EXERCISE REQUIREMENTS: Give back all the data exactly, line by line.

>> start SOURCE EXCERPT

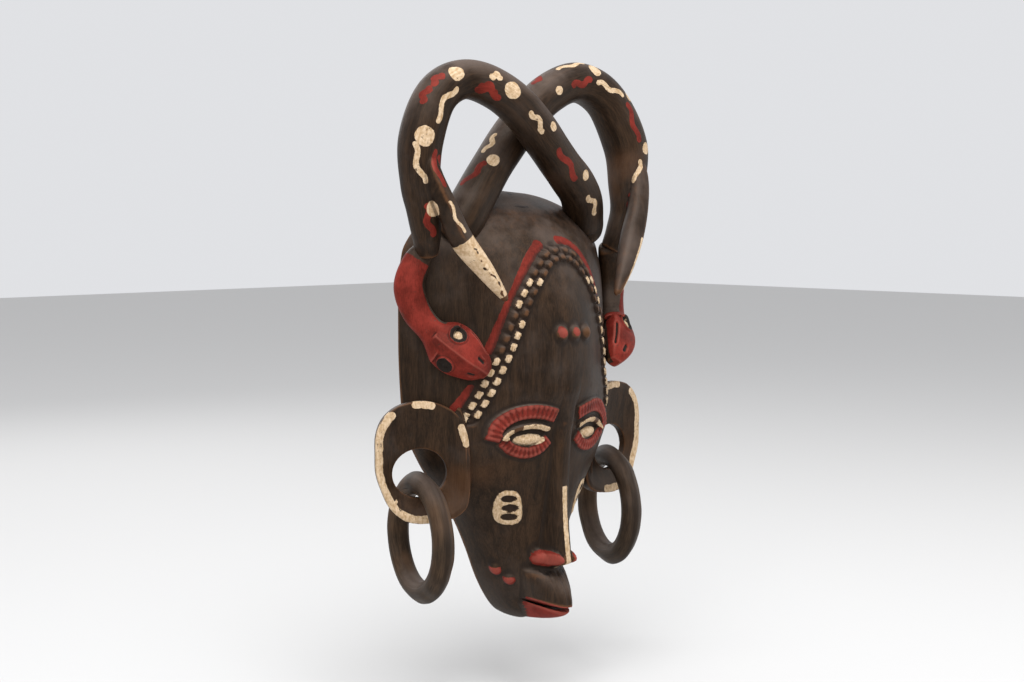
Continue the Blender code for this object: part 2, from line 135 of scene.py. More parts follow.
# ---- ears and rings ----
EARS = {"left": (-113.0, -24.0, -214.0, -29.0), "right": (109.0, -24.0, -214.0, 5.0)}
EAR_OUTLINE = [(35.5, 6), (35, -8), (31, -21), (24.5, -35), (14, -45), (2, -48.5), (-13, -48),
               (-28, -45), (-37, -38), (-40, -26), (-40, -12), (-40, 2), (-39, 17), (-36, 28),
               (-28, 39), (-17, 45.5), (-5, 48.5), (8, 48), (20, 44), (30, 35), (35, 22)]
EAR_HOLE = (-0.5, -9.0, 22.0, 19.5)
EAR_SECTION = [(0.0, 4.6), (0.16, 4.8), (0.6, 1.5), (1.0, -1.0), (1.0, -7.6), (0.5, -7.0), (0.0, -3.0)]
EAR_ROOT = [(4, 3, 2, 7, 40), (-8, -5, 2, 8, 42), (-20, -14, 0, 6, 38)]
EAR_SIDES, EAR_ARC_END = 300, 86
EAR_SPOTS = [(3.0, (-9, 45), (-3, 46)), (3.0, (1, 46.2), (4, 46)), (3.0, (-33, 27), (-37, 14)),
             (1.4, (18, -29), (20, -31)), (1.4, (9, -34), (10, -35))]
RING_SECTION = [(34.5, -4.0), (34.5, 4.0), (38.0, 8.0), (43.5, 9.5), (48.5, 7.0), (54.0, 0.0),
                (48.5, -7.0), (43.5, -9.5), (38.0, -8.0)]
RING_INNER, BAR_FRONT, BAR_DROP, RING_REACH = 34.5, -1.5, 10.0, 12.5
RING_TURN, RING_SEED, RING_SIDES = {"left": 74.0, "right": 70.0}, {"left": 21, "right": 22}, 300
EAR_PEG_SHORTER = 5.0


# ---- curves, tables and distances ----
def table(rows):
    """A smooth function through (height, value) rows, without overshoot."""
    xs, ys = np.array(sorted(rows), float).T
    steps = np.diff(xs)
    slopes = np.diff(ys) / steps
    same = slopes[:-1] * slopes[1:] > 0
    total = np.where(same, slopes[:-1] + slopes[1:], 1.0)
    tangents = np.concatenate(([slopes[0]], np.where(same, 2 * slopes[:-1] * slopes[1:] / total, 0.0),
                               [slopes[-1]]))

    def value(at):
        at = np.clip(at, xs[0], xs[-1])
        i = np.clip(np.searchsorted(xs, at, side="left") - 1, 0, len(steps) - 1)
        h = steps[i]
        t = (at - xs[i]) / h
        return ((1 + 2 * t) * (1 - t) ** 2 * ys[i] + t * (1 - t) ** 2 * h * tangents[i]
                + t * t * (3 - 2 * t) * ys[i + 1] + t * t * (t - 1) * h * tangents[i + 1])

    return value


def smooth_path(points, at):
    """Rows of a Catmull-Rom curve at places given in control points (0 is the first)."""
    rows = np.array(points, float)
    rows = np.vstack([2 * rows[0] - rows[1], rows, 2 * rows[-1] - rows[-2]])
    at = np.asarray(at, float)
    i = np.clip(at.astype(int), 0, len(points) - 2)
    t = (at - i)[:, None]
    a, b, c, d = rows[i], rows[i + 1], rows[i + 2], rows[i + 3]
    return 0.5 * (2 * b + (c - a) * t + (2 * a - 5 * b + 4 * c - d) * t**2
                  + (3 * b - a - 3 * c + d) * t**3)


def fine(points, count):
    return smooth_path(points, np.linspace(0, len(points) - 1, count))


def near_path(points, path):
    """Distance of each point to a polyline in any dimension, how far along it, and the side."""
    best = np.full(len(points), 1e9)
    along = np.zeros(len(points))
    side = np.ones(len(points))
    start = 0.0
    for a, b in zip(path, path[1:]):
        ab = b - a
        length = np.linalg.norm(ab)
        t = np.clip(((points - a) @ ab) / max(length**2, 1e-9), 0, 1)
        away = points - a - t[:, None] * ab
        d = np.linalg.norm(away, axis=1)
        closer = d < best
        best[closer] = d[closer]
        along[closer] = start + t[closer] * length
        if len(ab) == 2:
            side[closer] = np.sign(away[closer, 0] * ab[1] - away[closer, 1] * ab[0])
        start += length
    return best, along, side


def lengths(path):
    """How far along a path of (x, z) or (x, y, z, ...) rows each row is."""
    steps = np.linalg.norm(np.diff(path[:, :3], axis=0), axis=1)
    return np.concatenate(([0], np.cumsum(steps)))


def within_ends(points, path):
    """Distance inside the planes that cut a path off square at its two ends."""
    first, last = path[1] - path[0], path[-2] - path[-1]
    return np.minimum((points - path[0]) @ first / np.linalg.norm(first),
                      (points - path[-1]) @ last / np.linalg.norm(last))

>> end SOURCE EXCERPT

RESULT:
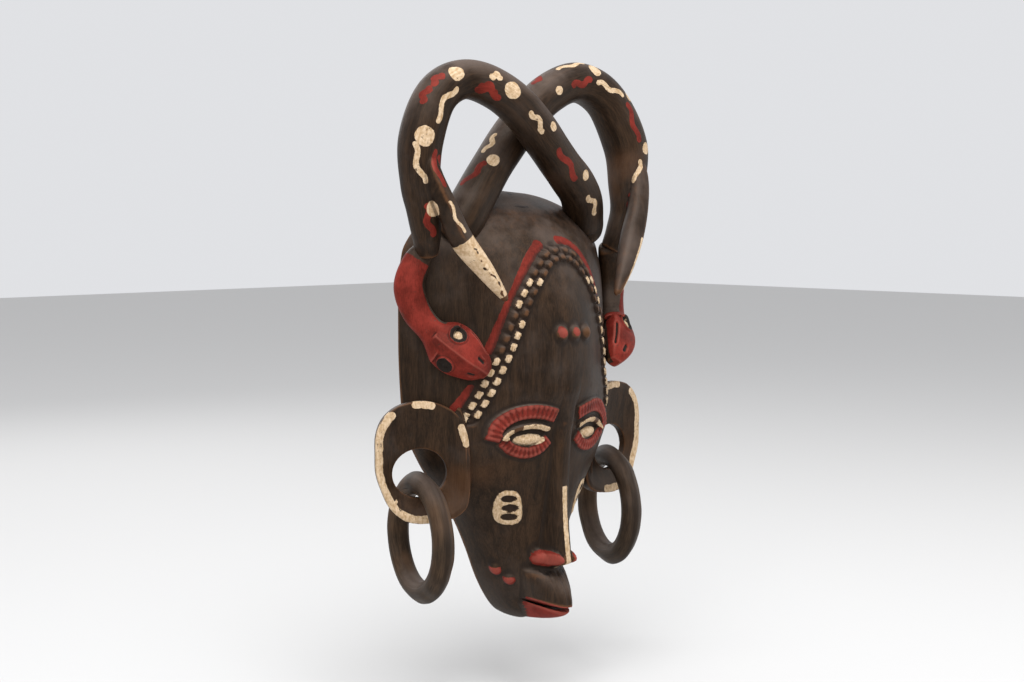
Continue the Blender code for this object: part 2, from line 135 of scene.py. More parts follow.
# ---- ears and rings ----
EARS = {"left": (-113.0, -24.0, -214.0, -29.0), "right": (109.0, -24.0, -214.0, 5.0)}
EAR_OUTLINE = [(35.5, 6), (35, -8), (31, -21), (24.5, -35), (14, -45), (2, -48.5), (-13, -48),
               (-28, -45), (-37, -38), (-40, -26), (-40, -12), (-40, 2), (-39, 17), (-36, 28),
               (-28, 39), (-17, 45.5), (-5, 48.5), (8, 48), (20, 44), (30, 35), (35, 22)]
EAR_HOLE = (-0.5, -9.0, 22.0, 19.5)
EAR_SECTION = [(0.0, 4.6), (0.16, 4.8), (0.6, 1.5), (1.0, -1.0), (1.0, -7.6), (0.5, -7.0), (0.0, -3.0)]
EAR_ROOT = [(4, 3, 2, 7, 40), (-8, -5, 2, 8, 42), (-20, -14, 0, 6, 38)]
EAR_SIDES, EAR_ARC_END = 300, 86
EAR_SPOTS = [(3.0, (-9, 45), (-3, 46)), (3.0, (1, 46.2), (4, 46)), (3.0, (-33, 27), (-37, 14)),
             (1.4, (18, -29), (20, -31)), (1.4, (9, -34), (10, -35))]
RING_SECTION = [(34.5, -4.0), (34.5, 4.0), (38.0, 8.0), (43.5, 9.5), (48.5, 7.0), (54.0, 0.0),
                (48.5, -7.0), (43.5, -9.5), (38.0, -8.0)]
RING_INNER, BAR_FRONT, BAR_DROP, RING_REACH = 34.5, -1.5, 10.0, 12.5
RING_TURN, RING_SEED, RING_SIDES = {"left": 74.0, "right": 70.0}, {"left": 21, "right": 22}, 300
EAR_PEG_SHORTER = 5.0


# ---- curves, tables and distances ----
def table(rows):
    """A smooth function through (height, value) rows, without overshoot."""
    xs, ys = np.array(sorted(rows), float).T
    steps = np.diff(xs)
    slopes = np.diff(ys) / steps
    same = slopes[:-1] * slopes[1:] > 0
    total = np.where(same, slopes[:-1] + slopes[1:], 1.0)
    tangents = np.concatenate(([slopes[0]], np.where(same, 2 * slopes[:-1] * slopes[1:] / total, 0.0),
                               [slopes[-1]]))

    def value(at):
        at = np.clip(at, xs[0], xs[-1])
        i = np.clip(np.searchsorted(xs, at, side="left") - 1, 0, len(steps) - 1)
        h = steps[i]
        t = (at - xs[i]) / h
        return ((1 + 2 * t) * (1 - t) ** 2 * ys[i] + t * (1 - t) ** 2 * h * tangents[i]
                + t * t * (3 - 2 * t) * ys[i + 1] + t * t * (t - 1) * h * tangents[i + 1])

    return value


def smooth_path(points, at):
    """Rows of a Catmull-Rom curve at places given in control points (0 is the first)."""
    rows = np.array(points, float)
    rows = np.vstack([2 * rows[0] - rows[1], rows, 2 * rows[-1] - rows[-2]])
    at = np.asarray(at, float)
    i = np.clip(at.astype(int), 0, len(points) - 2)
    t = (at - i)[:, None]
    a, b, c, d = rows[i], rows[i + 1], rows[i + 2], rows[i + 3]
    return 0.5 * (2 * b + (c - a) * t + (2 * a - 5 * b + 4 * c - d) * t**2
                  + (3 * b - a - 3 * c + d) * t**3)


def fine(points, count):
    return smooth_path(points, np.linspace(0, len(points) - 1, count))


def near_path(points, path):
    """Distance of each point to a polyline in any dimension, how far along it, and the side."""
    best = np.full(len(points), 1e9)
    along = np.zeros(len(points))
    side = np.ones(len(points))
    start = 0.0
    for a, b in zip(path, path[1:]):
        ab = b - a
        length = np.linalg.norm(ab)
        t = np.clip(((points - a) @ ab) / max(length**2, 1e-9), 0, 1)
        away = points - a - t[:, None] * ab
        d = np.linalg.norm(away, axis=1)
        closer = d < best
        best[closer] = d[closer]
        along[closer] = start + t[closer] * length
        if len(ab) == 2:
            side[closer] = np.sign(away[closer, 0] * ab[1] - away[closer, 1] * ab[0])
        start += length
    return best, along, side


def lengths(path):
    """How far along a path of (x, z) or (x, y, z, ...) rows each row is."""
    steps = np.linalg.norm(np.diff(path[:, :3], axis=0), axis=1)
    return np.concatenate(([0], np.cumsum(steps)))


def within_ends(points, path):
    """Distance inside the planes that cut a path off square at its two ends."""
    first, last = path[1] - path[0], path[-2] - path[-1]
    return np.minimum((points - path[0]) @ first / np.linalg.norm(first),
                      (points - path[-1]) @ last / np.linalg.norm(last))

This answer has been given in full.